OLYMPIA – Claims of newly unemployed workers seeking benefits continued to flood Employment Security offices last week, bringing to more than a quarter billion dollars the amount Washington has paid out since layoffs from the COVID-19 pandemic began to take hold in the state.
The only good news – which may be short-lived – is that the number of new claims was again down slightly from the historic peak reached two weeks ago. But more than a half-million Washington workers have applied for unemployment benefits since early March, and new claims are expected to go up again when new guidelines expand eligibility and the federal government adds $600 in extra benefits.
The Employment Security Trust Fund is not in danger of becoming insolvent, Commissioner Suzi LeVine said, despite the promise of a 13-week extension, broader eligibility and the boost in payments tied to the pandemic. The federal government will reimburse the state for those expenses.
Washington has the strongest unemployment insurance program in the country, which had $4.7 billion before the pandemic crisis started, LeVine said. The trust fund is supported by taxes paid by employers.
“We are drawing heavily on our trust fund,” she said. “Our hope is that, as we look ahead … there will be conversations about how to help the states backfill so that businesses won’t ultimately have to be burdened by this when we do the evaluation of trust fund solvency at the end of the year.”
The department reported Thursday that it paid some amount of unemployment benefits to nearly 266,000 workers, a record for a program that began in the Great Depression. Payments totaled $125 million in the week that ended April 11.
The department received 143,000 new claims this week, which was down about 16% from the total number of new claims filed the week before, which was down slightly from the record week for new claims that ended March 28.
Since early March, the state has paid more than $272 million in benefits to unemployed workers.
But hundreds of thousands of people who were filing new claims aren’t yet eligible for unemployment benefits, LeVine said, because they are contract workers, self-employed or didn’t work a minimum number of hours last year. That will change over the weekend when provisions of the CARES Act take effect. That bill, which Congress passed and President Trump signed in late March, aims to help workers affected by the pandemic-wracked economy.

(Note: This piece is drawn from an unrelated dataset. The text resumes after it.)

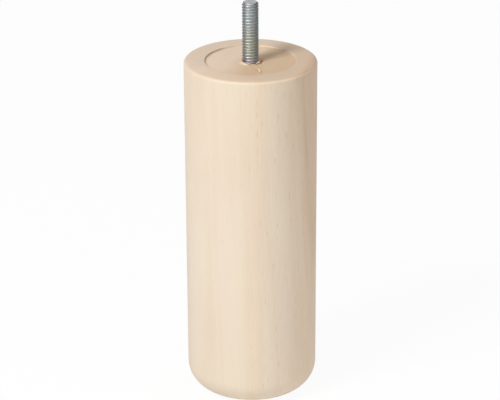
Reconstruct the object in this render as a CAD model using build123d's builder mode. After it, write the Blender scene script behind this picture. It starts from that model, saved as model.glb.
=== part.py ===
from build123d import *
import os
from math import degrees, atan, radians, tan

# A furniture leg: one turned wooden cylinder with a steel hanger bolt screwed into
# its top. The bolt's machine end stands out to screw into the furniture, and its
# wood-screw end is buried in the leg. Millimetres, +Z up along the leg's axis, and
# the origin is the centre of the flat foot face.

# Turned leg
leg_diameter = 63.5
leg_height = 170.0
foot_round = 12.3
top_round = 1.5
recess_diameter = 43.7
recess_depth = 0.8

# Hanger bolt. Its machine end is a 5/16-18 UNC stud, drawn over the crests of the
# thread. Its buried end is drawn at the diameter of the rod that both threads are
# rolled from, which is that of the plain shank between them.
bolt_length = 63.5
stud_diameter = 7.94
stud_standout = 29.7
tip_chamfer = 0.9
rod_diameter = 7.0
point_length = 6.0
point_blunt_diameter = 0.8

# Hole in the leg, a tight fit on the bolt's rod and broken out wider at its mouth
mouth_diameter = 9.0
mouth_depth = 1.6
drill_overrun = 3.0
drill_point_angle = 118.0

leg_radius = leg_diameter / 2
recess_radius = recess_diameter / 2
stud_radius = stud_diameter / 2
rod_radius = rod_diameter / 2
blunt_radius = point_blunt_diameter / 2
mouth_radius = mouth_diameter / 2

# Levels and depths, measured from the recess floor that the stud stands on
floor_z = leg_height - recess_depth
tip_z = floor_z + stud_standout
point_z = tip_z - bolt_length
hole_depth = floor_z - point_z + drill_overrun
drill_point_depth = rod_radius / tan(radians(drill_point_angle / 2))
mouth_angle = 2 * degrees(atan((mouth_radius - rod_radius) / mouth_depth))


# Steel hanger bolt: chamfered tip, machine end, a 45 degree shoulder down to the
# plain rod, and the point of the wood screw
with BuildPart() as hanger_bolt:
    with BuildSketch(Plane.XZ) as bolt_profile:
        with BuildLine():
            Polyline(
                (0, tip_z),
                (stud_radius - tip_chamfer, tip_z),
                (stud_radius, tip_z - tip_chamfer),
                (stud_radius, floor_z),
                (rod_radius, floor_z - (stud_radius - rod_radius)),
                (rod_radius, point_z + point_length),
                (blunt_radius, point_z),
                (0, point_z),
                close=True,
            )
        make_face()
    revolve(axis=Axis.Z)
hanger_bolt.part.label = "hanger_bolt"


# Turned wooden leg: the lathe leaves a large round at the foot, a small one at the
# rim and a shallow recess in the top, and the hole is then drilled in the middle
with BuildPart() as turned_leg:
    with BuildSketch(Plane.XZ) as leg_profile:
        with BuildLine():
            Line((0, 0), (leg_radius - foot_round, 0))
            RadiusArc((leg_radius - foot_round, 0), (leg_radius, foot_round), -foot_round)
            Line((leg_radius, foot_round), (leg_radius, leg_height - top_round))
            RadiusArc(
                (leg_radius, leg_height - top_round),
                (leg_radius - top_round, leg_height),
                -top_round,
            )
            Polyline(
                (leg_radius - top_round, leg_height),
                (recess_radius, leg_height),
                (recess_radius, floor_z),
                (0, floor_z),
                (0, 0),
            )
        make_face()
    revolve(axis=Axis.Z)
    with Locations((0, 0, floor_z)):
        CounterSinkHole(
            radius=rod_radius,
            counter_sink_radius=mouth_radius,
            depth=hole_depth,
            counter_sink_angle=mouth_angle,
        )
    with Locations((0, 0, floor_z - hole_depth)):
        Cone(
            bottom_radius=0,
            top_radius=rod_radius,
            height=drill_point_depth,
            align=(Align.CENTER, Align.CENTER, Align.MAX),
            mode=Mode.SUBTRACT,
        )
turned_leg.part.label = "turned_leg"


os.makedirs("parts", exist_ok=True)
export_step(turned_leg.part, "parts/turned_leg.step")
export_step(hanger_bolt.part, "parts/hanger_bolt.step")
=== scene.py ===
import bmesh
import bpy
import numpy as np
from mathutils import Matrix, Vector


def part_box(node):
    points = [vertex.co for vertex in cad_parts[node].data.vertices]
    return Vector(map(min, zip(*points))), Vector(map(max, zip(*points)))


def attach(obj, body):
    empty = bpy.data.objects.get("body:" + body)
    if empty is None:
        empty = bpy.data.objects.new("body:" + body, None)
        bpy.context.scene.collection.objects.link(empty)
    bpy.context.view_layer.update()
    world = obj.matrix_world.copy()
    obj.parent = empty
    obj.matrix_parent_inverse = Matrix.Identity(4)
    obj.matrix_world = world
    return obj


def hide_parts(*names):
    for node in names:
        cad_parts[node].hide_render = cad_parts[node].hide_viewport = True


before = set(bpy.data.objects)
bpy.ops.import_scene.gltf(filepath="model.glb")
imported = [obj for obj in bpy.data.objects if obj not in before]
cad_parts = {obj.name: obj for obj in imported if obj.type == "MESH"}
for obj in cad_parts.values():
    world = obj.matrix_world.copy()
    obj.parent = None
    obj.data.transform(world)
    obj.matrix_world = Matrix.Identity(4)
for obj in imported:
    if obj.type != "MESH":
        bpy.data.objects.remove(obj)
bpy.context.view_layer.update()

# The camera stands about a metre from the leg and looks down on it through a long
# lens, so that the straight sides draw together only a little towards the foot.
camera_pitch = np.radians(22.9)
camera_roll = np.radians(-0.28)
camera_distance = 1.1096
camera_aim = Vector((-0.00055, 0.0, 0.09776))
camera_data = bpy.data.cameras.new("camera")
camera_data.lens = 164.2
camera_data.sensor_width = 36.0
camera_data.clip_end = 20.0
camera = bpy.data.objects.new("camera", camera_data)
look_down = Matrix.Rotation(np.pi / 2 - camera_pitch, 4, "X")
camera_back = Vector((0.0, -np.cos(camera_pitch), np.sin(camera_pitch)))
camera.matrix_world = (
    Matrix.Translation(camera_aim + camera_back * camera_distance)
    @ look_down
    @ Matrix.Rotation(camera_roll, 4, "Z")
)
bpy.context.scene.collection.objects.link(camera)
bpy.context.scene.camera = camera
bpy.context.scene.view_settings.view_transform = "Standard"


# The leg is one piece of pale beech turned on a lathe: a straight cylinder with a
# large round at the foot, a small one at the rim and a shallow recess in its top.
# The wood round the bolt's hole was torn up when the bolt was driven in.
mm = 0.001
leg_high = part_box("turned_leg")[1]
leg_radius = leg_high.x
leg_top = leg_high.z
foot_round = 12.3 * mm
top_round = 1.5 * mm
recess_radius = 21.85 * mm
recess_depth = 0.8 * mm
recess_break = 0.06 * mm
cove_height = 0.08 * mm
cove_width = 1.3 * mm
sweep_height = 0.42 * mm
sweep_width = 2.6 * mm
recess_floor = leg_top - recess_depth
mouth_radius = 4.12 * mm
mouth_depth = 1.6 * mm
torn_reach = 8.0 * mm
rod_radius = 3.5 * mm
hole_depth = 36.8 * mm
drill_point_depth = 2.1 * mm
leg_around = 320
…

The department will take down its online application pages Saturday to make changes that accommodate the new federal rules on eligibility. The new forms are expected to be up and running Sunday, although it is a “bare bones” system that may be “a bit clunky,” LeVine said.
People who are newly eligible under the CARES Act will fill out a form that will tell them they are ineligible under state rules, but it will provide them a link they must click to get to a supplemental form to determine their eligibility under the new federal program.
Before new applicants call the department hotline, LeVine stressed they should go to the department’s website to check for their eligibility, follow the checklist for what’s required for the application and sign up for a Secure Washington Account to receive the payments electronically.
The industry with the highest number of new claims last week was manufacturing, with 33,337 new claims. Construction had 17,291 new claims, retail trade 15,911 new claims, health care and social assistance 12,783 new claims, and accommodation and food services 11,233 new claims.
Spokane County had 8,382 new claims, which was down from the previous week total of 11,347.